Source material =>
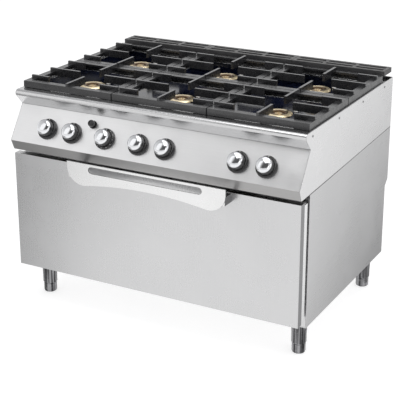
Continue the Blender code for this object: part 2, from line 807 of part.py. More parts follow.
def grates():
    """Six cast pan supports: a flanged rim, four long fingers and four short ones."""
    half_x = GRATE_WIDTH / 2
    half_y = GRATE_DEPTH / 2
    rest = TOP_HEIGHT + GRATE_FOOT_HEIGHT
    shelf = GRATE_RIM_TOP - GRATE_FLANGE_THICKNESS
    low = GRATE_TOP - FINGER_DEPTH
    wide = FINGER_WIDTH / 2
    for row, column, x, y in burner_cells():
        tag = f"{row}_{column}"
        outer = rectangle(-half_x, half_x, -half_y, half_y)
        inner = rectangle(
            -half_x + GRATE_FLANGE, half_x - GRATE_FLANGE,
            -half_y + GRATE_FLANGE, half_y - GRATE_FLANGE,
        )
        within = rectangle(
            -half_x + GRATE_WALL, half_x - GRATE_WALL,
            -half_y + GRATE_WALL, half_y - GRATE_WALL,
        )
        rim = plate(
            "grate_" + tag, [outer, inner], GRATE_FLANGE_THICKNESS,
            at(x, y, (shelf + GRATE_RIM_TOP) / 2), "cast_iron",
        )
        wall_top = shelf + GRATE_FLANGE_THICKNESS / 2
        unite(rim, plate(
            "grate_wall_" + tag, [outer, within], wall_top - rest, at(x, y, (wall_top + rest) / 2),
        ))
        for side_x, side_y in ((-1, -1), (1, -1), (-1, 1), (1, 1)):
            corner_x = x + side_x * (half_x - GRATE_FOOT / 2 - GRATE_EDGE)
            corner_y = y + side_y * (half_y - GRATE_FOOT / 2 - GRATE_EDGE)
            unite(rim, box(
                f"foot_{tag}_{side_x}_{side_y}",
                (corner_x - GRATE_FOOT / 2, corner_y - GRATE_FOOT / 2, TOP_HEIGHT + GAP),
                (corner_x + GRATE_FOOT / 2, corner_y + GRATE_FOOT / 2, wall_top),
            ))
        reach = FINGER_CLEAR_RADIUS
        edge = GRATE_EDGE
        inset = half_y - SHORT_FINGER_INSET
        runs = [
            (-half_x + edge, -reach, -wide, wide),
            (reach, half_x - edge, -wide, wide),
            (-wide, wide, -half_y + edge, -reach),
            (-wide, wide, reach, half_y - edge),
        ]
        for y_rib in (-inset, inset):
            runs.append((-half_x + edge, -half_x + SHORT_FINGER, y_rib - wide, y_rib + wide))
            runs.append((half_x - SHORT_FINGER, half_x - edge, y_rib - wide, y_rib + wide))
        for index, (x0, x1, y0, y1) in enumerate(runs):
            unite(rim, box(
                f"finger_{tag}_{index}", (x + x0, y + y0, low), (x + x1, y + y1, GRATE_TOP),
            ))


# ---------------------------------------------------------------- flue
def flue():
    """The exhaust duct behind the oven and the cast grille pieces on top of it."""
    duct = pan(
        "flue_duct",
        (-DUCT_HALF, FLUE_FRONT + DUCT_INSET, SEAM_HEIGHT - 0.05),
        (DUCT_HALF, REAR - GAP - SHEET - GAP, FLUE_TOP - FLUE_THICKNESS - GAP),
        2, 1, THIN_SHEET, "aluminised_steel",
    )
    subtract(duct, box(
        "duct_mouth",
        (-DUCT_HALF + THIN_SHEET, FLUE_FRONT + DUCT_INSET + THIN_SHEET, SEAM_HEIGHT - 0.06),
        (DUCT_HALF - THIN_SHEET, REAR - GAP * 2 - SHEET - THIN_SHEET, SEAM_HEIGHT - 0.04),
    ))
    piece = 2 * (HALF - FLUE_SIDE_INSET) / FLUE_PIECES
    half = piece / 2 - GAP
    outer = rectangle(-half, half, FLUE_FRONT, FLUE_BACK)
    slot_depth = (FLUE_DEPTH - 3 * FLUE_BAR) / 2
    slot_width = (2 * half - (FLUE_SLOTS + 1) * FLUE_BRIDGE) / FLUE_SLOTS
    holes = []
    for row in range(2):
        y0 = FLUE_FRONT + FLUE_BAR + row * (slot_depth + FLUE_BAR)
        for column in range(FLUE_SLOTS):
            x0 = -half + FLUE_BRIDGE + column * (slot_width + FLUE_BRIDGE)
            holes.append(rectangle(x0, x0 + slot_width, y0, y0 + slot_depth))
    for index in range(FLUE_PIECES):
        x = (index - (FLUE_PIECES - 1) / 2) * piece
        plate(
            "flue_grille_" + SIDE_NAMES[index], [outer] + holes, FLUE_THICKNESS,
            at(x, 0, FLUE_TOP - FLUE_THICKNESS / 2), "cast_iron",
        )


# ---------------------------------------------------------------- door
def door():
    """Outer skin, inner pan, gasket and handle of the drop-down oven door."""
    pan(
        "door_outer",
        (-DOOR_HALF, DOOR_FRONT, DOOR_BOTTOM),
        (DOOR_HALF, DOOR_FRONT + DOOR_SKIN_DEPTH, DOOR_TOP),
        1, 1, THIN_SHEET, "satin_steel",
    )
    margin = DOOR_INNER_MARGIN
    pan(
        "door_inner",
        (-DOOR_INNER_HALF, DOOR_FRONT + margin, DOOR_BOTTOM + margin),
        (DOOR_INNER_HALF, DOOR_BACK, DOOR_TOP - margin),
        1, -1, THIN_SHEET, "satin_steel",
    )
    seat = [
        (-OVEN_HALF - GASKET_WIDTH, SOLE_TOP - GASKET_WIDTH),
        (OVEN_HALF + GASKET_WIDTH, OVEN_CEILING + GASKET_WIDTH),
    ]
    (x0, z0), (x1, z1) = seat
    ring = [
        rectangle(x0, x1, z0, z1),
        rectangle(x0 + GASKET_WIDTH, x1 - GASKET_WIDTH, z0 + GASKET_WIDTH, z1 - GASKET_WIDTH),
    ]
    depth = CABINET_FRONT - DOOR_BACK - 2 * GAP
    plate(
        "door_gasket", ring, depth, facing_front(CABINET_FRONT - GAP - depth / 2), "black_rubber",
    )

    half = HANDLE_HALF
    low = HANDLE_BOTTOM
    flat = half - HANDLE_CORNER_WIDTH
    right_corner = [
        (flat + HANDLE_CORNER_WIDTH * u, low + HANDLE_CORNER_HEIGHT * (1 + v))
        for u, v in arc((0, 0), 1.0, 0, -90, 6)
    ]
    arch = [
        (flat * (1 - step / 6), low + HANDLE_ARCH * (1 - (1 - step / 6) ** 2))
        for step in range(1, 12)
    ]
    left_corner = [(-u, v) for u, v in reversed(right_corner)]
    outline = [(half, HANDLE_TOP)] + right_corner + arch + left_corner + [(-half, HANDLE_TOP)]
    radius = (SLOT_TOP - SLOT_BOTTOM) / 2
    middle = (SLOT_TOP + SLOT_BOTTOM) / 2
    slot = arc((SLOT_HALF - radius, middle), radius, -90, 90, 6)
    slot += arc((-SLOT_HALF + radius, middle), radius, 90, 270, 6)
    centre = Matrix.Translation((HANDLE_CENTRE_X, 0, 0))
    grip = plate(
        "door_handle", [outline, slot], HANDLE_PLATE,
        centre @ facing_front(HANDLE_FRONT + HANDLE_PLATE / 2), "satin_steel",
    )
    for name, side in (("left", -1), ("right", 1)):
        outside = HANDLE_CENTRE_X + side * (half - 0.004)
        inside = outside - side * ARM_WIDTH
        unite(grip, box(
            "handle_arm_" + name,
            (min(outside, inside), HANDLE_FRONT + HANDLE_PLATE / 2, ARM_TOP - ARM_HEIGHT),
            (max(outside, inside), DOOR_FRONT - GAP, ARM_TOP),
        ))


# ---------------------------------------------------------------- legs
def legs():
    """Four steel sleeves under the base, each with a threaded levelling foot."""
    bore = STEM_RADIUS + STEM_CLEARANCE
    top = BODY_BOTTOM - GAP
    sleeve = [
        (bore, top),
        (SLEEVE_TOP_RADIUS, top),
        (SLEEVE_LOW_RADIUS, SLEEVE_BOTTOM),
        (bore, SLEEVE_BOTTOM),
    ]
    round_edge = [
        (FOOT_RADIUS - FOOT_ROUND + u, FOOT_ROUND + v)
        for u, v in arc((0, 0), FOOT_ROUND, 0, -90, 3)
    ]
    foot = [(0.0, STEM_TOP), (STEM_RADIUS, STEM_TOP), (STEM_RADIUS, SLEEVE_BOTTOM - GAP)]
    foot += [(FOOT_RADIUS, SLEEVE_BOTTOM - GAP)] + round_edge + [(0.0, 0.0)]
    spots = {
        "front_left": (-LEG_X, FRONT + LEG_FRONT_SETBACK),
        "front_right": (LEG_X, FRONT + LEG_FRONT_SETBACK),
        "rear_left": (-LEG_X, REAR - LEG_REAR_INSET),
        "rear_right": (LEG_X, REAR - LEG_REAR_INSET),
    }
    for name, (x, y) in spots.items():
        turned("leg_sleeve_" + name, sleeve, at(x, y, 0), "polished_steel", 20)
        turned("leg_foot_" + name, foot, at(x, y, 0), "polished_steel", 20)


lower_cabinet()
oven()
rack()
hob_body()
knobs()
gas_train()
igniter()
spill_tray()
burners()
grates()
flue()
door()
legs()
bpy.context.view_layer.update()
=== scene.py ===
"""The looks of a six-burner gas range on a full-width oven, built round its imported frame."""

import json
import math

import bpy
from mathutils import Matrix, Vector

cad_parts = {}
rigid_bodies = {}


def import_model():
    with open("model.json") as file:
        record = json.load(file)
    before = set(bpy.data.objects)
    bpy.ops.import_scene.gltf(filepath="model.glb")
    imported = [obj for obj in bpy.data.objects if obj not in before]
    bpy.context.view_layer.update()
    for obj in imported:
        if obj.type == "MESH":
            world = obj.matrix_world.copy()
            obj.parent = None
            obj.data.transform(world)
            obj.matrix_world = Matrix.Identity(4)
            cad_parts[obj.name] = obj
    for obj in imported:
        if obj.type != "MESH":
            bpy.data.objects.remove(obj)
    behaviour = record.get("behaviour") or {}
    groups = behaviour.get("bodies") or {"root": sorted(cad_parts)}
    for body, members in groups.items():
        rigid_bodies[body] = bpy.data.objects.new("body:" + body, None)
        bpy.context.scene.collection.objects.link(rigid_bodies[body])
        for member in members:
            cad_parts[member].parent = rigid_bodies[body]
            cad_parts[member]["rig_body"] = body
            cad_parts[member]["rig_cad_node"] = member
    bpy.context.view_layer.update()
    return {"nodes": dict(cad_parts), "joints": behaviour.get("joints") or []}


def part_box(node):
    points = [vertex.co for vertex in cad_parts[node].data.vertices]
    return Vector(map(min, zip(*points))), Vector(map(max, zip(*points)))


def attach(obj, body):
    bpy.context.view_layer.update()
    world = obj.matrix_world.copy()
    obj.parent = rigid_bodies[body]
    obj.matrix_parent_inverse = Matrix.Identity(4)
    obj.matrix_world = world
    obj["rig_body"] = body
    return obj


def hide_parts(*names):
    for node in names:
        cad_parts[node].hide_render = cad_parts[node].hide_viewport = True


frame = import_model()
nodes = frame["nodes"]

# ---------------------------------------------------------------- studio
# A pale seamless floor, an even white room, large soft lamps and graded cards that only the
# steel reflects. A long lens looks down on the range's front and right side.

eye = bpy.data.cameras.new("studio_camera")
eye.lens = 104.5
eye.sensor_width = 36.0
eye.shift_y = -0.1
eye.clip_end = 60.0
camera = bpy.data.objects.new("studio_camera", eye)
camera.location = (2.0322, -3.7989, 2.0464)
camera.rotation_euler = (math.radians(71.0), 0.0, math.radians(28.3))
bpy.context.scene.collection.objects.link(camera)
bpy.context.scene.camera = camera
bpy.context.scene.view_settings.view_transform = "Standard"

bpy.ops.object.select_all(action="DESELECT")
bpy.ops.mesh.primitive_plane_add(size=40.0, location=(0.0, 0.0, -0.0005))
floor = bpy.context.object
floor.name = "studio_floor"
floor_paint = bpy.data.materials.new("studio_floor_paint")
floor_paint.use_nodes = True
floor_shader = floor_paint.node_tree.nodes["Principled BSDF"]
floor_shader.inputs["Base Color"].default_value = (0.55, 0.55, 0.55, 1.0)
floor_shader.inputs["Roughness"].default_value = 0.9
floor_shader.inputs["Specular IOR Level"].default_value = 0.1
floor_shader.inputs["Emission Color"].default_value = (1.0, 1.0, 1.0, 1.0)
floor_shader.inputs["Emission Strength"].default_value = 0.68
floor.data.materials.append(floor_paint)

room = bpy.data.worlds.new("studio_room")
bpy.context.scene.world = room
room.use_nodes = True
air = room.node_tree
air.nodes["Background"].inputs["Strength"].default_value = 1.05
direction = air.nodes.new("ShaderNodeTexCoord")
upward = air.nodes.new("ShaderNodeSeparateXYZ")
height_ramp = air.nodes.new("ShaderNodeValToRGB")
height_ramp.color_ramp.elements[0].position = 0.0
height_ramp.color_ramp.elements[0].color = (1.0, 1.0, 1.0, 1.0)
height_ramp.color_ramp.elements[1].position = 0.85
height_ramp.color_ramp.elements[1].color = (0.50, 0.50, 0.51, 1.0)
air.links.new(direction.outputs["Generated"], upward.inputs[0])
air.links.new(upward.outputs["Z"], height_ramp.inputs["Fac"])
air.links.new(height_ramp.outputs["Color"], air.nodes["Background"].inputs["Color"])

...

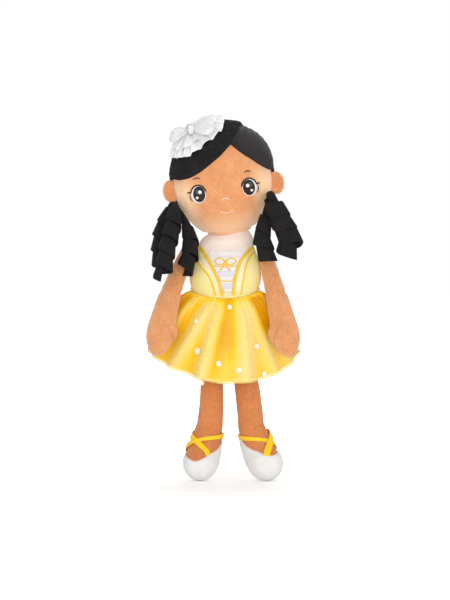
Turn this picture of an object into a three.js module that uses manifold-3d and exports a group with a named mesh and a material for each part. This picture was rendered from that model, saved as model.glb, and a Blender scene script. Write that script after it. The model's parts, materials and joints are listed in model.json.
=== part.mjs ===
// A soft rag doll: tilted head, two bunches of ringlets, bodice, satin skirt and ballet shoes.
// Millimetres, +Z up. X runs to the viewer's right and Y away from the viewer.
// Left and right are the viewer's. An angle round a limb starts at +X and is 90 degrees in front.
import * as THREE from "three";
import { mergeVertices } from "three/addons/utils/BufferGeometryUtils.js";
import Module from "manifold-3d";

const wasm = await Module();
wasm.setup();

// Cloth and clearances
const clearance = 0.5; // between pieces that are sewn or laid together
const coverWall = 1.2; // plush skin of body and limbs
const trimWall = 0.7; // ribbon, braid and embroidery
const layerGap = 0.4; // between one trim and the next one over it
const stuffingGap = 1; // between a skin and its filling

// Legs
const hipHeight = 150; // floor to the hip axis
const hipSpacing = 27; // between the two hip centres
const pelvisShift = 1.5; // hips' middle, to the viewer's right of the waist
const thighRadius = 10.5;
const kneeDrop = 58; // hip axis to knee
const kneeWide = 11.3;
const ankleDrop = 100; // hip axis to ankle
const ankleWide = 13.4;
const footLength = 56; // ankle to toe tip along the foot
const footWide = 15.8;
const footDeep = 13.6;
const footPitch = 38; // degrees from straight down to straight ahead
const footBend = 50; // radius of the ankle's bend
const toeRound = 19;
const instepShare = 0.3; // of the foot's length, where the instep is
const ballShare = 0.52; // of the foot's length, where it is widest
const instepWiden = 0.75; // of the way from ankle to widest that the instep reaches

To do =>
How many lines of these entries hold the string "objects"? Answer with the number alone.

Result for this task =>
7